### Given data

[START]

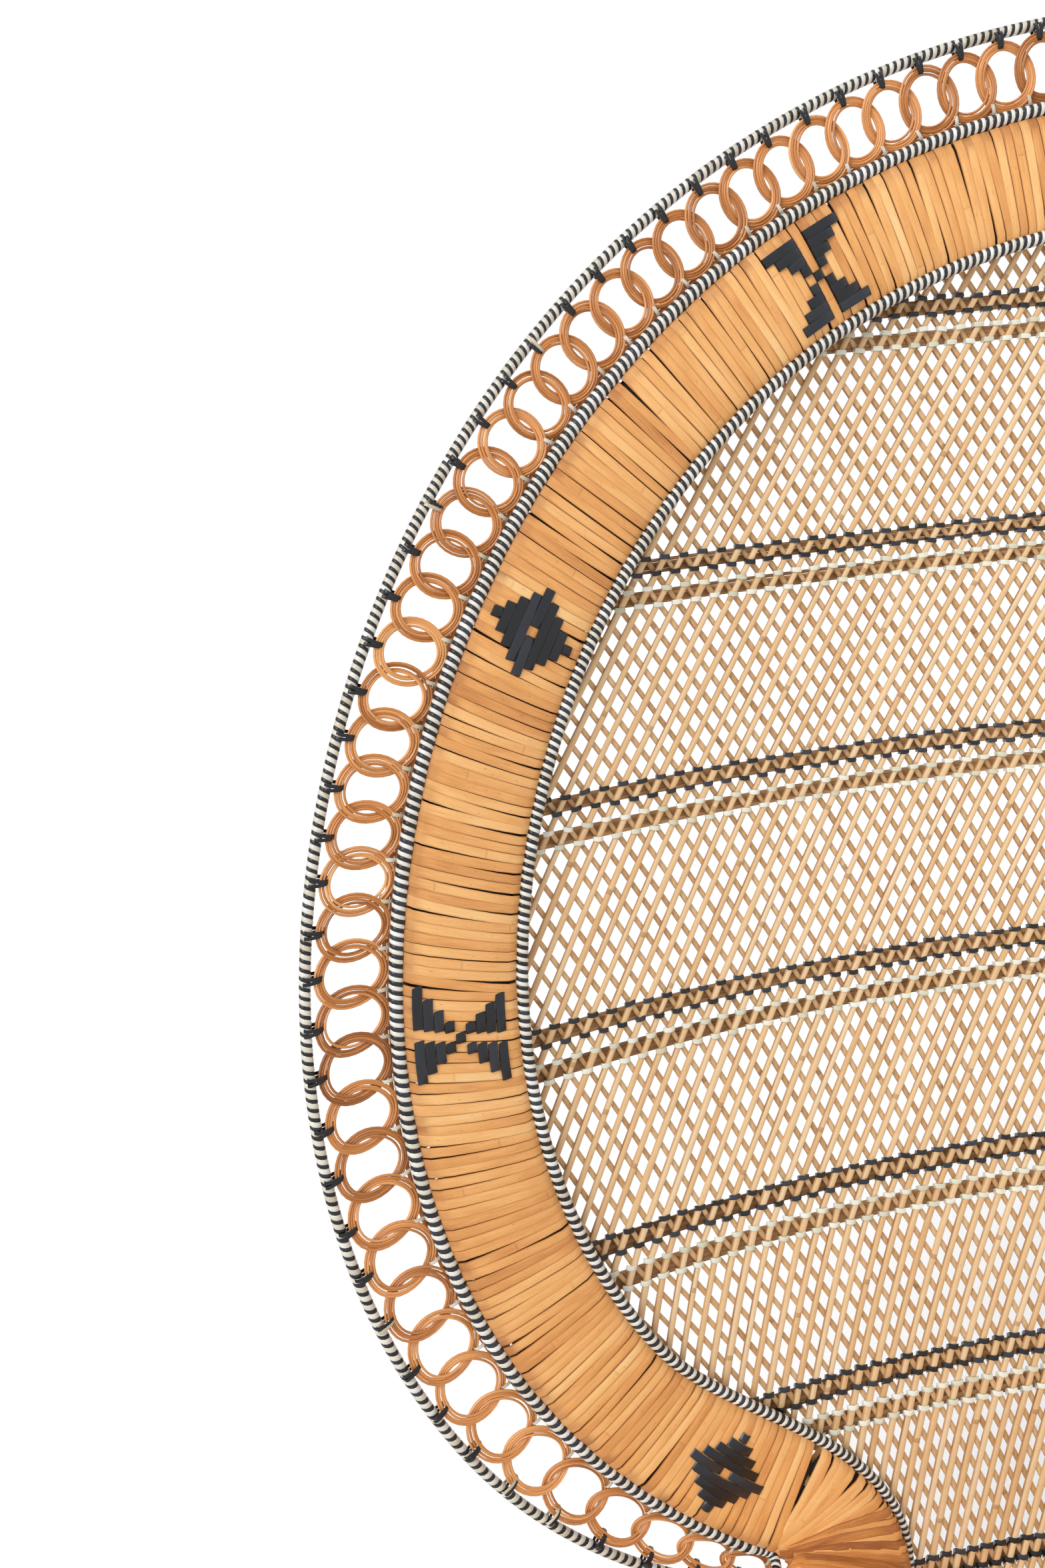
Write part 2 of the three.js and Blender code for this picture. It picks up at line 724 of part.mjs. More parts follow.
function wallPoint(share, offset) {
  const at = wall_curve.getPoint(share);
  const along = wall_curve.getTangent(share);
  return new THREE.Vector2(at.x + along.y * -offset, at.y + along.x * offset);
}

function wallOutline(offset) {
  const points = [];
  for (let i = 0; i < 2 * wall_steps; i += 1) {
    points.push(wallPoint(i / (2 * wall_steps), offset));
  }
  return points.reverse();
}

function wallHoop(outside, inside, low, high) {
  const shape = new THREE.Shape(wallOutline(outside));
  if (inside !== null) {
    shape.holes.push(new THREE.Path(wallOutline(inside)));
  }
  const geometry = new THREE.ExtrudeGeometry(shape, { depth: high - low, bevelEnabled: false });
  geometry.translate(0, 0, low);
  return bare(geometry);
}

const hoop_out = -(seat_hoop_inset - seat_hoop_size * half);
const hoop_in = -(seat_hoop_inset + seat_hoop_size * half);
const apron_half = apron_thickness * half;
const trim_half = trim_diameter * half;
const hoop_low = seat_height - seat_hoop_size;
const apron_low = seat_height - apron_height;

add('seat_hoop', wallHoop(hoop_out, hoop_in, hoop_low, seat_height), straw);
const weave_low = seat_height - seat_weave_thickness;
add('seat_weave', wallHoop(hoop_in - clearance, null, weave_low, seat_height), honey);
add('apron_band', wallHoop(apron_half, -apron_half, apron_low, seat_height), honey);
const top_trim_low = seat_height + clearance;
add('apron_top_rim', wallHoop(trim_half, -trim_half, top_trim_low, top_trim_low + trim_diameter), wrapped);
const low_trim_top = apron_low - clearance;
add('apron_bottom_rim', wallHoop(trim_half, -trim_half, low_trim_top - trim_diameter, low_trim_top), wrapped);

// Bars across the seat hoop under the weave
function hoopHalfWidth(y) {
  const outline = wallOutline(hoop_in).reverse().slice(0, wall_steps + 1);
  for (let i = 0; i < outline.length - 1; i += 1) {
    const [a, b] = [outline[i], outline[i + 1]];
    if (y <= a.y && y >= b.y) {
      return a.x + ((b.x - a.x) * (a.y - y)) / (a.y - b.y);
    }
  }
  return 0;
}

[['rear', 1], ['front', -1]].forEach(([name, sign]) => {
  const y = wall_centre_y + sign * seat_bar_spread_width * half;
  const edge = seat_bar_width * half;
  const reach = Math.min(hoopHalfWidth(y - edge), hoopHalfWidth(y + edge)) - clearance;
  const geometry = new THREE.BoxGeometry(2 * reach, seat_bar_width, seat_bar_height);
  geometry.translate(0, y, weave_low - clearance - seat_bar_height * half);
  add(`seat_bar_${name}`, bare(geometry), straw);
});

// Side lattices: straight sticks between the apron and the arm, two layers each side
const side_drop = (arm_thickness + side_rail_height) * half + side_top_gap;

function sideLayer(lean, offset) {
  const arm = armCurve();
  const foot = (share) => {
    const t = side_start_share + (side_end_share - side_start_share) * share;
    const at = wallPoint(t * half, offset);
    return new THREE.Vector3(at.x, at.y, apron_top + side_rail_height * half);
  };
  const head = (share) => {
    const t = side_arm_start_share + (side_arm_end_share - side_arm_start_share) * share;
    const tangent = arm.getTangent(t);
    const up = new THREE.Vector3().crossVectors(tangent, across_chair).normalize();
    const at = arm.getPoint(t).addScaledVector(up, -side_drop);
    const side = new THREE.Vector3().crossVectors(up, tangent);
    return at.addScaledVector(side, offset);
  };
  const rail = (place) => {
    const points = [];
    for (let i = 0; i <= side_stick_count; i += 1) {
      points.push(place(i / side_stick_count));
    }
    return points;
  };
  const level = new THREE.Vector3(0, 0, 1);
  const railSection = rectangle(stick_thickness, side_rail_height);
  const pieces = [foot, head].map((place) => {
    const points = rail(place);
    return bar(railSection, stationsOn(points, tangentsOf(points), points.map(() => level)));
  });
  for (let i = 0; i <= side_stick_count; i += 1) {
    const low = i - lean * side_stick_reach * half;
    const high = i + lean * side_stick_reach * half;
    if (low >= 0 && high >= 0 && low <= side_stick_count && high <= side_stick_count) {
      const shares = [low / side_stick_count, i / side_stick_count, high / side_stick_count];
      const points = shares.map((share, k) => foot(share).lerp(head(share), k * half));
      const outward = new THREE.Vector3(points[0].x, points[0].y - wall_centre_y, 0);
      const size = stick_thickness - 2 * lattice_edge_relief;
      const stations = stationsOn(points, tangentsOf(points), points.map(() => outward));
      pieces.push(bar(rectangle(stick_width, size), stations));
    }
  }
  return joined(pieces);
}

const side_offset = (stick_thickness + side_layer_gap) * half;

addPair('side_sticks_outer', sideLayer(1, side_offset), straw);
addPair('side_sticks_inner', sideLayer(-1, -side_offset), straw);

// Hourglass foot: hoops turned about the foot's axis
function hoop(profile, turn = 0) {
  const points = [...profile, profile[0]].map(([r, z]) => new THREE.Vector2(r, z));
  const geometry = new THREE.LatheGeometry(points, base_stick_count);
  geometry.rotateX(Math.PI * half);
  geometry.rotateZ(turn);
  geometry.translate(0, foot_centre_y, 0);
  return bare(geometry);
}

function squareHoop(radius, width, low, high, turn = 0) {
  const [inner, outer] = [radius - width * half, radius + width * half];
  return hoop([[inner, low], [outer, low], [outer, high], [inner, high]], turn);
}

const base_top = hoop_low - clearance;
const sticks_low = foot_ring_height + clearance;
const sticks_high = base_top - base_top_hoop_height - clearance;
const waist_height = (sticks_low + sticks_high) * half;
const twist = (base_twist_steps / base_stick_count) * Math.PI;
const waist_radius = base_stick_radius * Math.cos(twist);
const stick_run = base_stick_radius * Math.sin(twist);
const half_rise = (sticks_high - sticks_low) * half;

function hourglassRadius(z) {
  return Math.hypot(waist_radius, (stick_run * (z - waist_height)) / half_rise);
}

add('foot_ring', squareHoop(foot_ring_radius, foot_ring_width, 0, foot_ring_height), straw);
const base_top_low = base_top - base_top_hoop_height;
add('base_top_hoop', squareHoop(foot_ring_radius, foot_ring_width, base_top_low, base_top), straw);

function baseLayer(lean, offset) {
  const radius = base_stick_radius + offset;
  const place = (i, z) => {
    const a = (i / base_stick_count) * full_turn;
    return new THREE.Vector3(radius * Math.sin(a), foot_centre_y - radius * Math.cos(a), z);
  };
  const pieces = [
    squareHoop(radius, base_rail_width, sticks_low, sticks_low + base_rail_height),
    squareHoop(radius, base_rail_width, sticks_high - base_rail_height, sticks_high),
  ];
  const inset = base_rail_height * half * half;
  for (let i = 0; i < base_stick_count; i += 1) {
    const head = place(i + lean * base_twist_steps, sticks_high - inset);
    const points = [place(i, sticks_low + inset), head];
    const middle = points[0].clone().add(points[1]).multiplyScalar(half);
    const outward = new THREE.Vector3(middle.x, middle.y - foot_centre_y, 0);
    const section = rectangle(base_stick_size, base_stick_size);
    pieces.push(bar(section, stationsOn(points, tangentsOf(points), [outward, outward])));
  }
  return joined(pieces);
}

const base_offset = (base_stick_size * Math.SQRT2 + base_layer_gap) * half;
add('base_sticks_outer', baseLayer(1, base_offset), straw);
add('base_sticks_inner', baseLayer(-1, -base_offset), straw);

const pole_back = base_offset + base_stick_size + base_layer_gap + base_pole_diameter * half;

for (let i = 0; i < base_pole_count; i += 1) {
  const a = ((i + half) / base_pole_count) * full_turn;
  const outward = new THREE.Vector3(Math.sin(a), -Math.cos(a), 0);
  const side = new THREE.Vector3(Math.cos(a), Math.sin(a), 0);
  const stations = [];
  for (let k = 0; k <= base_pole_steps; k += 1) {
    const z = sticks_low + ((sticks_high - sticks_low) * k) / base_pole_steps;
    const at = outward.clone().multiplyScalar(hourglassRadius(z) - pole_back);
    stations.push({ at: at.add(new THREE.Vector3(0, foot_centre_y, z)), side, up: outward });
  }
  add(`base_pole_${i + 1}`, bar(round(rim_sides, base_pole_diameter), stations), straw);
}

// Outermost radius of the outer sticks at a height
function outerReach(z) {
  const radius = base_stick_radius + base_offset;
  const near = radius * Math.cos(twist);
  const slope = (radius * Math.sin(twist)) / half_rise;
  const along = slope * Math.abs(z - waist_height);
  const turn = Math.atan2(along, near);
  const spread = Math.cos(turn) + Math.sin(turn) * Math.hypot(1, slope);
  return Math.hypot(near, along) + base_stick_size * half * spread;
}

// Wrapped hoop round the waist and the sloping band above the floor, with their trims
const half_step = Math.PI / base_stick_count;
const round_out = 1 / Math.cos(half_step);
const waist_low = waist_height - waist_hoop_height * half;
const waist_high = waist_height + waist_hoop_height * half;
const waist_end = (outerReach(waist_high) + clearance) * round_out;
const waist_narrow = outerReach(waist_height) + 2 * clearance;
add('waist_hoop', hoop([
  [waist_end, waist_low], [waist_end + waist_hoop_thickness, waist_low],
  [waist_narrow + waist_hoop_thickness, waist_height], [waist_end + waist_hoop_thickness, waist_high],
  [waist_end, waist_high], [waist_narrow, waist_height],
], half_step), honey);

const waist_trims = [
  ['bottom', waist_low - clearance - trim_diameter, 0],
  ['top', waist_high + clearance, 1],
];

for (const [name, low, far] of waist_trims) {
  const middle = (outerReach(low + far * trim_diameter) + clearance) * round_out + trim_half;
  add(`waist_${name}_rim`, squareHoop(middle, trim_diameter, low, low + trim_diameter, half_step), wrapped);
}

const foot_band_top = foot_band_lift + foot_band_height;
const foot_outer = foot_ring_radius + foot_ring_width * half + clearance;
const foot_band_high_radius = (outerReach(foot_band_top) + clearance) * round_out;
const foot_slope = (foot_outer - foot_band_high_radius) / (foot_band_top - foot_ring_height);
const foot_band_low_radius = foot_outer + foot_slope * (foot_ring_height - foot_band_lift);
add('foot_band', hoop([
  [foot_band_low_radius, foot_band_lift], [foot_band_low_radius + foot_band_thickness, foot_band_lift],
  [foot_band_high_radius + foot_band_thickness, foot_band_top], [foot_band_high_radius, foot_band_top],
]), honey);
const foot_trim_top = foot_band_lift - clearance;
const foot_trims = [
  ['bottom', foot_band_low_radius, foot_trim_top - trim_diameter],
  ['top', foot_band_high_radius, foot_band_top + clearance],
];

for (const [name, radius, low] of foot_trims) {
  const middle = radius + foot_band_thickness * half;
  add(`foot_${name}_rim`, squareHoop(middle, trim_diameter, low, low + trim_diameter), wrapped);
}

const bounds = new THREE.Box3().setFromObject(chair);
chair.position.y = -(bounds.min.y + bounds.max.y) * half;

export default chair;
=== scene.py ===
# %% [markdown]
# # A peacock chair in cane
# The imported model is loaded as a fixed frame, in metres, +Z up, with the sitter facing -Y.
# The solids give every place and size. This script lays the real canes, strips and ties over
# them, and each new piece says which solids it stands for.

# %% Load the frame
import functools
import math
import bpy
import numpy as np
from mathutils import Matrix


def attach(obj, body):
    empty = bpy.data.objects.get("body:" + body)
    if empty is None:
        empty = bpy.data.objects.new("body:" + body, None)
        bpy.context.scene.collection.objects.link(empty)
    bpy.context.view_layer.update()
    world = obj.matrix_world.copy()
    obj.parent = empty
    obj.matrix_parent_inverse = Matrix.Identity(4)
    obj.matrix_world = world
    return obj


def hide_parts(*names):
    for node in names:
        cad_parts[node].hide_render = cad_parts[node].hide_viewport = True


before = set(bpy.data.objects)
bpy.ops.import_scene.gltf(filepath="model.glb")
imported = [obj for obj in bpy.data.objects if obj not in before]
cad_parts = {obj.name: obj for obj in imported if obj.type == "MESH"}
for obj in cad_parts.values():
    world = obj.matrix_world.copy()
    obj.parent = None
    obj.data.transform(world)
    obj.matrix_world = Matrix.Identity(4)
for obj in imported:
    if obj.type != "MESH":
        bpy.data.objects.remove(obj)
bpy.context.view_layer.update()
scene = bpy.context.scene
chance = np.random.default_rng(7)
mm, full_turn = 0.001, 2 * math.pi

# %% [markdown]
# ## Paths and their directions
# Nearly all of the chair is cane: long sections that follow a path, hundreds of times over.
# A path is an array of points. These helpers measure it, space its points evenly, and find
# the directions along it, across it and out of the surface that it lies on.

# %% Measure a path
def unit(v):
    return v / np.maximum(np.linalg.norm(v, axis=-1, keepdims=True), 1e-12)


def run_of(points):
    """How far along the path each of its points lies."""
    steps = np.linalg.norm(np.diff(points, axis=-2), axis=-1)
    return np.concatenate([np.zeros_like(steps[..., :1]), np.cumsum(steps, axis=-1)], axis=-1)


def read_at(values, places, wanted):
    """Rows that are known at some places, read at the wanted ones."""
    return np.stack([np.interp(wanted, places, column) for column in values.T], -1)


def spaced(points, count):
    """The same path with evenly spaced points."""
    run = run_of(points)
    return read_at(points, run, np.linspace(0, run[-1], count))


def looped(points):
    """A closed path ends on its first point."""
    return np.vstack([points, points[:1]])


# %% Directions along a path
def tangents(points, closed=False):
    """Unit directions along a path, or along each of many."""
    if not closed:
        return unit(np.gradient(points, axis=-2))
    around = points[..., :-1, :]
    along = unit(np.roll(around, -1, axis=-2) - np.roll(around, 1, axis=-2))
    return np.concatenate([along, along[..., :1, :]], axis=-2)


def frames(points, facing, closed=False):
    """Across and facing directions along a path, at right angles to it."""
    along = tangents(points, closed)
    across = unit(np.cross(along, np.broadcast_to(facing, points.shape)))
    return across, np.cross(across, along)


def square_to(along, direction):
    """A direction turned square to the path, and the one that is square to both."""
    side = unit(direction - along * (direction * along).sum(-1, keepdims=True))
    return side, np.cross(along, side)


# %% [markdown]
# ## Canes laid along paths
# By hand one would model a straight length, then bend copies of it with a Curve modifier.
# The same is done here: a straight master is modelled once with edit-mode operators, and
# lay() bends copies of its mesh along many paths at once, which keeps hundreds of strips quick.

# %% A straight master, extruded step by step
def select_only(*pieces):
    """Only these pieces are selected, and the first of them is active."""
    bpy.ops.object.select_all(action="DESELECT")
    for piece in pieces:
        piece.select_set(True)
    if pieces:
        bpy.context.view_layer.objects.active = pieces[0]


def vertices_of(mesh):
    places = np.zeros(len(mesh.vertices) * 3)
    mesh.vertices.foreach_get("co", places)
    return places.reshape(-1, 3)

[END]

### Task description
Copy out precisely the lines from the line with "for (const [name, radius, low]" to the line with "# # A peacock chair in cane" in the material above, including those two lines and omitting all the rest.

### Exercise output
for (const [name, radius, low] of foot_trims) {
  const middle = radius + foot_band_thickness * half;
  add(`foot_${name}_rim`, squareHoop(middle, trim_diameter, low, low + trim_diameter), wrapped);
}

const bounds = new THREE.Box3().setFromObject(chair);
chair.position.y = -(bounds.min.y + bounds.max.y) * half;

export default chair;
=== scene.py ===
# %% [markdown]
# # A peacock chair in cane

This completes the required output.